RETAIL GLOSSARY

Assortment Balance

The optimal distribution of product categories, styles, and price points within a retail store's merchandise mix, considering customer preferences, sales performance, and inventory levels.

What is Assortment Balance?

Assortment balance refers to strategically selecting and distributing products within a retailer's assortment to meet customer preferences and market demand. It involves offering a variety of products, ensuring depth in each category, staying market-relevant, and effectively managing demand and inventory. Achieving assortment balance enhances customer satisfaction, drives sales, and improves inventory management.

How Assortment Balance works

  • Customer Preferences: Understanding customer preferences and buying behaviour is crucial for assortment balance. Retailers analyse data, conduct market research, and use customer feedback to identify the most sought-after products and categories.

  • Market Demand: Retailers assess market demand trends and adjust their assortments accordingly. They consider factors such as seasonality, fashion trends, demographic shifts, and emerging customer preferences to ensure their assortments align with market demand.

  • Category Management: Effective category management is essential for assortment balance. Retailers strategically allocate space and resources to different product categories based on their importance, performance, and growth potential. This ensures that each category receives appropriate attention and resources to meet customer needs.

  • Product Mix: Retailers curate a well-balanced product mix within each category. They consider factors like price points, brand diversity, product features, and customer preferences to offer a variety of options and cater to different customer segments.

  • Inventory Management: Assortment balance also involves managing inventory levels and product availability. Retailers analyse sales data, demand forecasts, and historical trends to optimise inventory levels, avoid stockouts or overstocks, and ensure a consistent supply of popular products.

  • Merchandising Strategies: Effective visual merchandising and product presentation play a vital role in assortment balance. Retailers strategically display products, create attractive product assortments, and optimise shelf space to enhance customer appeal and increase sales.
By focusing on these key points, retailers can achieve assortment balance, leading to improved customer satisfaction, increased sales, optimized inventory management, and a competitive edge in the retail market.

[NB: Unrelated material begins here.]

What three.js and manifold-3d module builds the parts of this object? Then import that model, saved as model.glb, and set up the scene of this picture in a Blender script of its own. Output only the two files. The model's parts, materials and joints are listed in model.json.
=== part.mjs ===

Pros of Assortment Balance

  1. Enhanced Customer Satisfaction: Assortment balance ensures that retailers offer a well-rounded selection of products that align with customer preferences and needs. By providing a diverse and relevant assortment, retailers can cater to a broader customer base, increasing customer satisfaction and loyalty.
  2. Increased Sales and Revenue: A balanced assortment allows retailers to capture a wider range of customer preferences and maximise sales potential. By offering the right mix of products, retailers can attract more customers, encourage repeat purchases, and increase overall sales and revenue.
  3. Optimised Inventory Management: Assortment balance helps retailers manage their inventory more efficiently. By aligning the assortment with market demand and customer preferences, retailers can avoid excessive inventory levels or stockouts. This leads to improved inventory turnover, reduced carrying costs, and better overall inventory management.

Cons of Assortment Balance

  1. Increased Complexity: Achieving assortment balance can be challenging due to the complexity involved in analysing market trends, customer preferences, and managing product assortments across different categories and locations. It requires sophisticated data analysis and decision-making processes, which can be resource-intensive and time-consuming for retailers.
  2. Potential Inventory Risks: Balancing assortments across various product categories and locations can lead to inventory risks. Retailers need to carefully manage their inventory levels to avoid overstocking or understocking specific products. Overstocking can result in increased carrying costs and potential markdowns, while understocking can lead to missed sales opportunities and dissatisfied customers.
  3. Limited Flexibility: Maintaining assortment balance may limit the flexibility of retailers to quickly adapt to changing market conditions or customer preferences. Retailers might find it challenging to introduce new products or respond to emerging trends if they are too committed to maintaining a balanced assortment. This could result in missed opportunities or potential customer dissatisfaction.

FAQ

Below you will find answers to common questions
How can assortment balance help improve customer satisfaction?
Assortment balance ensures that a diverse range of products is available to customers across different categories and locations. This helps cater to varying customer preferences and ensures that popular products are consistently in stock. By offering a balanced assortment, retailers can increase the likelihood of customers finding the products they desire, leading to improved customer satisfaction and loyalty.
What challenges might retailers face in achieving assortment balance?
Achieving assortment balance can be challenging due to several factors. One challenge is accurately predicting customer demand and market trends to determine the optimal mix of products. Retailers also need to effectively manage inventory levels and avoid overstocking or understocking specific items. Additionally, coordinating assortment balance across multiple stores or channels can be complex. However, with the use of advanced analytics and technology solutions, retailers can overcome these challenges and achieve effective assortment balance.